Asked by The Jewish Week to comment on the Akel imprisonment, Human Rights Watch said in a statement that it had “not collected enough information to judge the case in question.”

“But if we did so,” it said, “we would be mindful of the fact that this is happening in the context of an occupation and underlying armed conflict. We would want to look at the clarity of the law, the fairness of the trial proceedings, and whether the penalty was disproportionate. We would also want to look at whether the ban on sales is on the basis of nationality or on the basis of religion (e.g., no selling to Jews) – the applicable laws banning sales do not seem to be crafted on the basis of religion.”

But Malcolm Hoenlein, executive vice chairman of the Conference of Presidents of Major American Jewish Organizations, said that by preventing Palestinians from selling property to Jews, the PA is “not only pre-determining the final status [of disputed land], it is saying that Jews have no right to live there no matter what is decided [in final-status talks]. They are saying this land should be judenrein [free of Jews].”

Among the few Jewish groups to issue statements deploring the PA’s actions are the Zionist Organization of America and the National Council of Young Israel. Also rushing to Akel’s defense was former Brooklyn Assemblyman Dov Hikind, who met with Akel’s wife, Maram, and two daughters (Nataliem, 7, and Sila, 3) in Israel last month. He said “the family denies that [Akel] sold” the property in question.

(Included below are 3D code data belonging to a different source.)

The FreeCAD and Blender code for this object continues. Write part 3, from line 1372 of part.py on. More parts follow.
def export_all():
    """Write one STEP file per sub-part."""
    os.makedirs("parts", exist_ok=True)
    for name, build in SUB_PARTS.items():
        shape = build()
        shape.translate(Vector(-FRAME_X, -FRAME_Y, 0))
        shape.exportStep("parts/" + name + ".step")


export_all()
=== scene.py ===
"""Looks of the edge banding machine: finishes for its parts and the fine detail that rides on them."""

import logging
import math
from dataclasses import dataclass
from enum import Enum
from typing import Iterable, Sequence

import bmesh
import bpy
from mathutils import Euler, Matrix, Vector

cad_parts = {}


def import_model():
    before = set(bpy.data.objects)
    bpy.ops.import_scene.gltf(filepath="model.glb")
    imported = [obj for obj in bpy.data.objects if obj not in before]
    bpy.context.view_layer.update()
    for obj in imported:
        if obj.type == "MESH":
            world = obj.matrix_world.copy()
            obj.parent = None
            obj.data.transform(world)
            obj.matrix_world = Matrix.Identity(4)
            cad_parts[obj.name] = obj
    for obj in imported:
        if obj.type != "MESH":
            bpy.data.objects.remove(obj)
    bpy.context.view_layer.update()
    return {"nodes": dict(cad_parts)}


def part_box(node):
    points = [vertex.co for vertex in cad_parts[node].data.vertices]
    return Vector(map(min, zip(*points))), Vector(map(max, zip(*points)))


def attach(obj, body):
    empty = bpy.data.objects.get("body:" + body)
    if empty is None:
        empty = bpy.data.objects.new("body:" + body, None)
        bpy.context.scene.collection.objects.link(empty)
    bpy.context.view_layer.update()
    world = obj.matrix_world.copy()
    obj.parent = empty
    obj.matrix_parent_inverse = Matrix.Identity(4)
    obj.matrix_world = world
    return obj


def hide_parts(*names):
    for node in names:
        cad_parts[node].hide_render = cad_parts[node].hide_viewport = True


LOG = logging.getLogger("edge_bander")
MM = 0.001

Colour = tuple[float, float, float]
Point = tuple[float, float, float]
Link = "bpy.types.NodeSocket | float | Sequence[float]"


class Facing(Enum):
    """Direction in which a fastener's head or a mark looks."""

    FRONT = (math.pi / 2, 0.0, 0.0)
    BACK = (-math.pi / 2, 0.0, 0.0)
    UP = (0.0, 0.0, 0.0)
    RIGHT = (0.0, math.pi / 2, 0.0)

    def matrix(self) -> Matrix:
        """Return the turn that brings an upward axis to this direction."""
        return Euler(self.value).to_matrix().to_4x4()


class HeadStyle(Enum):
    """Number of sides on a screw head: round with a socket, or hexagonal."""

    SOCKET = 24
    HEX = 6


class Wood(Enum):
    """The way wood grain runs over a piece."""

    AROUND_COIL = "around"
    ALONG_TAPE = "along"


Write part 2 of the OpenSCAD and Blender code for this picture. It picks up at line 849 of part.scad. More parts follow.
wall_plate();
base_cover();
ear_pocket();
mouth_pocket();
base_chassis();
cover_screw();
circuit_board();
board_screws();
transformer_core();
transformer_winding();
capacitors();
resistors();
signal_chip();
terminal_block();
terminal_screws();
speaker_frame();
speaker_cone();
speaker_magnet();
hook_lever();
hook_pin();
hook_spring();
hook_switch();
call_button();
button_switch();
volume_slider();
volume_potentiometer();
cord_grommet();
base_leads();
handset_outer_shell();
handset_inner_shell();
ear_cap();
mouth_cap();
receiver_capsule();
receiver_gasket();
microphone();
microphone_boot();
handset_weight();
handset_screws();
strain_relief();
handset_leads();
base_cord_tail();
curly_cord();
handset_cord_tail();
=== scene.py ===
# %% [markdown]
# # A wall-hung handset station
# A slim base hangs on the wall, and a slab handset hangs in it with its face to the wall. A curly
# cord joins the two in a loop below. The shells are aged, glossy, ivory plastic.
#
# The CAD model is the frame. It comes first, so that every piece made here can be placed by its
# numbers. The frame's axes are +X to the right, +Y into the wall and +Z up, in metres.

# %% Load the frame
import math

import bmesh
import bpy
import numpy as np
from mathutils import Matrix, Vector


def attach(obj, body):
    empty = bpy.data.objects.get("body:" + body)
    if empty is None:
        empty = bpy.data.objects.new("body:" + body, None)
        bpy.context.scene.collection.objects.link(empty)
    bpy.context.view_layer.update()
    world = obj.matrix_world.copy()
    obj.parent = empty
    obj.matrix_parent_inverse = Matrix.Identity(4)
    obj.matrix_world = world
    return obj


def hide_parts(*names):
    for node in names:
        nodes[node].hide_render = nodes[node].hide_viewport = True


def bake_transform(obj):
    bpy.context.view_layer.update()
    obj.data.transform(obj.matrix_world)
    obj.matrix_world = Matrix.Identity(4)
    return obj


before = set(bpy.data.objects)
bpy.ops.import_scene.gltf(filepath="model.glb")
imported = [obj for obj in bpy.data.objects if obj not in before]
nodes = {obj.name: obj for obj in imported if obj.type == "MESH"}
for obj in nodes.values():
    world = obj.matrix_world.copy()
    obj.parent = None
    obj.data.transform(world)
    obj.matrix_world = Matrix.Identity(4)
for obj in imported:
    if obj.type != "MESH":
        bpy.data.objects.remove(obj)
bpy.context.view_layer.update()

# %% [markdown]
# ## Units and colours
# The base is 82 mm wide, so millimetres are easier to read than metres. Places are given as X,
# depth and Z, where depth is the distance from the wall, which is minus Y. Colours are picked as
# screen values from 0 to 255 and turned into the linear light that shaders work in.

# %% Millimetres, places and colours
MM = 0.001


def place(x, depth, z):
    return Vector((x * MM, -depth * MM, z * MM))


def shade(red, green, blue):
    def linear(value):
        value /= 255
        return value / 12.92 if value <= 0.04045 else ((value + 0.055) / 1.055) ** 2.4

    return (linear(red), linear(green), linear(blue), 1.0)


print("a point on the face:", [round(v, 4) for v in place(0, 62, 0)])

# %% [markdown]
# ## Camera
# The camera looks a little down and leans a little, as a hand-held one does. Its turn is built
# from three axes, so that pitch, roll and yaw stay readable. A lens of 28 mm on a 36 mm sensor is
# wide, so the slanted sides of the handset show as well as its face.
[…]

“She shared her pain and difficulty in surviving,” he said of Akel’s wife. “Here is a young woman with two little children and I could see how scared she was. She had reached the point — after holding it for two months — that she decided to go public.”

On Nov. 28, the Trump administration weighed in, calling upon the PA to release Akel. David Friedman, the U.S. ambassador to Israel, tweeted, “The Pal Authority has been holding US citizen Issam Akel in prison for ~2 months. His suspected ‘crime’? Selling land to a Jew. Akel’s incarceration is antithetical to the values of the civilized world, the US & to all who advocate the cause of peaceful coexistence. We demand his immediate release.”

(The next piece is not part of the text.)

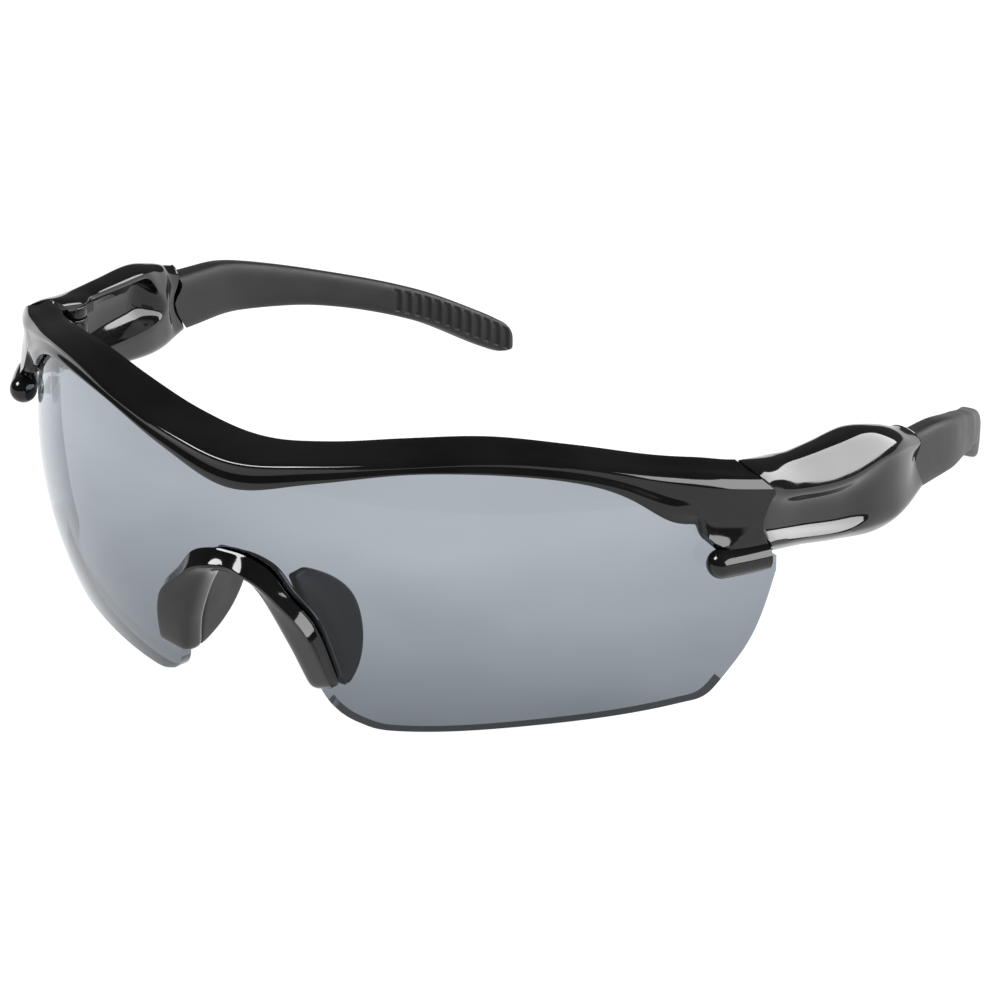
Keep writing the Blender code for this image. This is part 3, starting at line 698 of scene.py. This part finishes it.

Hikind, who said he also met with Friedman over this issue, noted that at his urging, Maram Akel wrote a letter to President Donald Trump that he handed the president during his visit to the White House at the December Chanukah reception. In it, she wrote that her husband has been tortured and that his “physical and mental health [are] deteriorating from day to day. I fear that if this continues, he will not survive for much longer.”

Nothing further was heard about Akel until last week when the PA announced that he had been sentenced to life in prison and hard labor following a one-week trial. The Palestinian Grand Criminal Court ruled that Akel had been found guilty of “attempting to cut off a part of the Palestinian land and adding them to a foreign country.”

The PA considers it a crime to sell any property to Jews and those convicted have been sentenced to hard labor or the death sentence.

Segal said she understands that Akel, who worked as a clerk for the PA, was concerned about the possibility of arrest before he traveled to Ramallah, the seat of government for the Palestinian Authority. But she said that although Palestinians were being arrested for allegedly selling property to Jews, there had never been arrests of Palestinians who had Israeli residency, as Akel does, “and certainly not an American.”

“He felt that protected him,” Segal said.

Segal said a representative of the U.S. Embassy was “eventually” allowed to visit Akel, as was his wife.

“They allowed her to speak with him on the phone once a week and she has seen him a couple of times,” she said.

Within hours after the PA announced Akel had been sentenced to life in prison, unconfirmed reports surfaced suggesting that Akel would be extradited to the United States.

“[We want] to end this affair — he has become a burden on us,” one PA official was quoted as telling Israeli journalist Gal Berger.

A spokesperson for the Israeli consulate in New York said Israeli law does not prohibit Jews from selling property to Palestinians. On the contrary, Segal said, an Israeli Jew “could be sued for discrimination if he refuses to sell because the buyer is an Arab or a black person.”